[Object data in JSON]

===============

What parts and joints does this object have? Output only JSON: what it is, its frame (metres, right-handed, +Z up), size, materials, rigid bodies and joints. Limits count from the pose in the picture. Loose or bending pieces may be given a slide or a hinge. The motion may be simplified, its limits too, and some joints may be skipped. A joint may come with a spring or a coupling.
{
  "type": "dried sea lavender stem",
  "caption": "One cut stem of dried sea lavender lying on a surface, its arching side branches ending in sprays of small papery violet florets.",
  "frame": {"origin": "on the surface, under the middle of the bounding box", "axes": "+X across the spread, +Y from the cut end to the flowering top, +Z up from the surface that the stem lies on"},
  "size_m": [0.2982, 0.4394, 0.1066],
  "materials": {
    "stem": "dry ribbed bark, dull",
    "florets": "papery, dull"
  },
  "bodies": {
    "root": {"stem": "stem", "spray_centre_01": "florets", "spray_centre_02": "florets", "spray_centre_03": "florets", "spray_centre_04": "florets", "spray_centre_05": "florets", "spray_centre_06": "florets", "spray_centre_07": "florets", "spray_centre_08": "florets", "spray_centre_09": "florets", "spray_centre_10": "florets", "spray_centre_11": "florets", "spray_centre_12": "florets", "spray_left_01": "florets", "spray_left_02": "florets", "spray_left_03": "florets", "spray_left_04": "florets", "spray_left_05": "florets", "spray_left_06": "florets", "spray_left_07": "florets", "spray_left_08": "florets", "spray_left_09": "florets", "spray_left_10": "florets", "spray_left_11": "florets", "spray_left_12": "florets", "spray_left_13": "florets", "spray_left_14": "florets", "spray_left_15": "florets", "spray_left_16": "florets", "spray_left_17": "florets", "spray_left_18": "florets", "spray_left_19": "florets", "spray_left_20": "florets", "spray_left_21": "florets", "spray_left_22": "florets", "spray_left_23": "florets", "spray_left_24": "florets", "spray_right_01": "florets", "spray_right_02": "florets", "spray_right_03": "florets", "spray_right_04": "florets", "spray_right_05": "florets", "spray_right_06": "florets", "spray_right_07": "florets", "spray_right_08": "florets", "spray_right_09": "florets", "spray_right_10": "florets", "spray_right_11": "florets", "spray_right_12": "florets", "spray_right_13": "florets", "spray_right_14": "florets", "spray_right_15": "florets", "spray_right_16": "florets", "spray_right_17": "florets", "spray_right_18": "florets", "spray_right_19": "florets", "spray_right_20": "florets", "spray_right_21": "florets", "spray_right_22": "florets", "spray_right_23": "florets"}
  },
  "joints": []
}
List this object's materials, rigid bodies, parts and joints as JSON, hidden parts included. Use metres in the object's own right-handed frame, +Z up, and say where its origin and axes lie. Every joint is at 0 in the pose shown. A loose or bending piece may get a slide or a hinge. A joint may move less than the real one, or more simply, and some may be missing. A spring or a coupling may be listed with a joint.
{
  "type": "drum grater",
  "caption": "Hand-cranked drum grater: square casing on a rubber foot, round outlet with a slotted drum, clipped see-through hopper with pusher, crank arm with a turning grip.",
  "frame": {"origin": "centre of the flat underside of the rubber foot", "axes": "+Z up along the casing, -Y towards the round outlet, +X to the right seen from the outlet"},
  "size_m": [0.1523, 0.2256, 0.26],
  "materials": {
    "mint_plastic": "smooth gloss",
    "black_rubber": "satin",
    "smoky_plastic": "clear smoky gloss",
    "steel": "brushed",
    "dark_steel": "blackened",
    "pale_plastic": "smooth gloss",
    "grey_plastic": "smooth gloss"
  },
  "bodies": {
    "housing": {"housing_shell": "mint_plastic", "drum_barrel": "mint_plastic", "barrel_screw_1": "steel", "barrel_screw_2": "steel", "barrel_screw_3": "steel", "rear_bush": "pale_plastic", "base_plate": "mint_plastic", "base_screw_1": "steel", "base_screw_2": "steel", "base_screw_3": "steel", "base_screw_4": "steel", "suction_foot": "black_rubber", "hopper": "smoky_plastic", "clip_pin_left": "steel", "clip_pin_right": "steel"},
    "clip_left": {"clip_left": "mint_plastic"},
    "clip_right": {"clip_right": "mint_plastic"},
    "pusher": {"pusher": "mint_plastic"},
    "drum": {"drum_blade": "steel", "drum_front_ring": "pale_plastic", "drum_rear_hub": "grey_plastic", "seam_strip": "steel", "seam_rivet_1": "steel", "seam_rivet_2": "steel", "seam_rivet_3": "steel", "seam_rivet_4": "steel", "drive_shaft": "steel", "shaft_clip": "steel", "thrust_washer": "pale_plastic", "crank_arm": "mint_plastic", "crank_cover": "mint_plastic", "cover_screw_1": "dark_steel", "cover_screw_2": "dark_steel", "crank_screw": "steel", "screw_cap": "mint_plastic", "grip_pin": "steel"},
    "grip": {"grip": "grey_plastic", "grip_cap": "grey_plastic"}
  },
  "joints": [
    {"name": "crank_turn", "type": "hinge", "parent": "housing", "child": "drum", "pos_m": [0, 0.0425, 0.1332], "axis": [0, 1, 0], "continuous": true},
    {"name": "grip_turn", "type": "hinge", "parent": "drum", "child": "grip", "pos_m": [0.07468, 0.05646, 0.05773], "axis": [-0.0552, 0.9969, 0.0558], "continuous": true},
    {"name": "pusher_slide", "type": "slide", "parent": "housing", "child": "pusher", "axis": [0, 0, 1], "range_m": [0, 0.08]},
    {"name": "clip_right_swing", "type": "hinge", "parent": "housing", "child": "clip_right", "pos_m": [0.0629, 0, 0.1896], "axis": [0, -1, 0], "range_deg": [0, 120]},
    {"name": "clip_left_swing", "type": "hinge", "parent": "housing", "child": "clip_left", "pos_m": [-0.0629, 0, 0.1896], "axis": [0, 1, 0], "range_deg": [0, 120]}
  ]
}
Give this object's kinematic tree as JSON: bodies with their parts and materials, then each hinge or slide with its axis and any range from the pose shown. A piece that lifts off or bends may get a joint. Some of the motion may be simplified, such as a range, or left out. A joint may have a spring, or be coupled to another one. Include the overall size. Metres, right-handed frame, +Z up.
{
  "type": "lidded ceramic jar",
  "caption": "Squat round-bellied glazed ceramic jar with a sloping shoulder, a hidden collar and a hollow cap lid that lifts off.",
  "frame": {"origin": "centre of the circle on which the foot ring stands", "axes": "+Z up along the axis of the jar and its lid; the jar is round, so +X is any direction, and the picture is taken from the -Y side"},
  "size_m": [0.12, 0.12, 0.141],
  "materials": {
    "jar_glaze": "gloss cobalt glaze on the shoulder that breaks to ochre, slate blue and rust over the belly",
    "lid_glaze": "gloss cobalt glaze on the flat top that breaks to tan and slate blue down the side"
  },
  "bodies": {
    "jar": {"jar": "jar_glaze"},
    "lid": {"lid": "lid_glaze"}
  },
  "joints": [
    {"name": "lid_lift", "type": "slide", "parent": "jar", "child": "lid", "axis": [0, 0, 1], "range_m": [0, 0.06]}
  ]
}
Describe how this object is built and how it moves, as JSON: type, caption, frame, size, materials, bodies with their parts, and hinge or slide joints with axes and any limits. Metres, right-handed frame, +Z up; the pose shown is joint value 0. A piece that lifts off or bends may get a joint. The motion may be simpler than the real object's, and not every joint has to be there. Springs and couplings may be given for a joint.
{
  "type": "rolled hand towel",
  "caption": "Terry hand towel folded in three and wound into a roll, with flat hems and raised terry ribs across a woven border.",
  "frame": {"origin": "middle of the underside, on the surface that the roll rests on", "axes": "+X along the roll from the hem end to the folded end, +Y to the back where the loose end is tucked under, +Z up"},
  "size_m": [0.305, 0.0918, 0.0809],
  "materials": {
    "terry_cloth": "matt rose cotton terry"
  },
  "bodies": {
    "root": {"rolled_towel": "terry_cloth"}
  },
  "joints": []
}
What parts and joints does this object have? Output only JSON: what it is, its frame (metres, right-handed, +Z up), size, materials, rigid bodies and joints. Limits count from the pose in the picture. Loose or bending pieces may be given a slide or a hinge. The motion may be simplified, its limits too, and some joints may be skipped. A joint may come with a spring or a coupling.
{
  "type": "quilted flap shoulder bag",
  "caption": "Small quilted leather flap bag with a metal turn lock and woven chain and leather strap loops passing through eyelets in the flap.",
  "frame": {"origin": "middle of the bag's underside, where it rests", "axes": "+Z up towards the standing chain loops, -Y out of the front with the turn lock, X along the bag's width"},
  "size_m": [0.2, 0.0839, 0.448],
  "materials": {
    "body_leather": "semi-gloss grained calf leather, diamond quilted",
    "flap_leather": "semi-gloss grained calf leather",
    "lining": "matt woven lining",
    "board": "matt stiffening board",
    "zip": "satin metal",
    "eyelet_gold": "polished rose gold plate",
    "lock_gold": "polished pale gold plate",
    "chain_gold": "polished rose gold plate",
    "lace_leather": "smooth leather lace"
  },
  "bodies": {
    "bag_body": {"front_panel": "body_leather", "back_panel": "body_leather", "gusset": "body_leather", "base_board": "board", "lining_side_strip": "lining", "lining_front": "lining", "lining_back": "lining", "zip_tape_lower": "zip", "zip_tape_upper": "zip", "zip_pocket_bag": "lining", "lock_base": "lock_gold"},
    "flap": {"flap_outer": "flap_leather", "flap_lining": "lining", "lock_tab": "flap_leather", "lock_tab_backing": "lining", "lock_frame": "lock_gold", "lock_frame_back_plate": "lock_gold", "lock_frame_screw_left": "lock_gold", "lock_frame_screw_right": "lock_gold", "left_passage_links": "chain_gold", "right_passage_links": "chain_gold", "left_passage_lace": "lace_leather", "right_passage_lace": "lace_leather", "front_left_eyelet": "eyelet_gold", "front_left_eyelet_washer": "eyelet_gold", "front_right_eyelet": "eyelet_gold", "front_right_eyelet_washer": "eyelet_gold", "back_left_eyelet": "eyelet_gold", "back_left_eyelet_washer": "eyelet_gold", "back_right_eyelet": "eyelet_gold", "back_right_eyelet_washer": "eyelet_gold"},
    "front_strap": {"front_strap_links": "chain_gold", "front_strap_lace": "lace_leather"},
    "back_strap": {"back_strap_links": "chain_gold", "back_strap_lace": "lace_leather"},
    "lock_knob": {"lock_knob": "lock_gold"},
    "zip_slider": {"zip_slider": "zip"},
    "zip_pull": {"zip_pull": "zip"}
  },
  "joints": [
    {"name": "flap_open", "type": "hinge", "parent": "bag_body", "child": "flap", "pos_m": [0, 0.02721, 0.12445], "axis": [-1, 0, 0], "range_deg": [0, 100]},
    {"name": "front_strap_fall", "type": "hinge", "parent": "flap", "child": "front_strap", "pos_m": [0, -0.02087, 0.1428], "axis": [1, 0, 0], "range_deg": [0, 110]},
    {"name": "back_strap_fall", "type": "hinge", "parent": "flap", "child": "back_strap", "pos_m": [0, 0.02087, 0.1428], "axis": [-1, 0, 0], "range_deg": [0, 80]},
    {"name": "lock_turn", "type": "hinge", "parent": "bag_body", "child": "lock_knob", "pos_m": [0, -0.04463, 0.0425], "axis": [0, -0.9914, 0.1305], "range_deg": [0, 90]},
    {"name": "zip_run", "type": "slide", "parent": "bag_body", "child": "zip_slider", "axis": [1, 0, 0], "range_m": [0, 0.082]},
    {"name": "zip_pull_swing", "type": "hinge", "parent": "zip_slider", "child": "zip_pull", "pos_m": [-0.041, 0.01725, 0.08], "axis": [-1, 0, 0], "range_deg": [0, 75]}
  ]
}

===============

• To be done: Reply with the number of lines in the data that include the string "caption" and nothing else.

• Response to this task: 6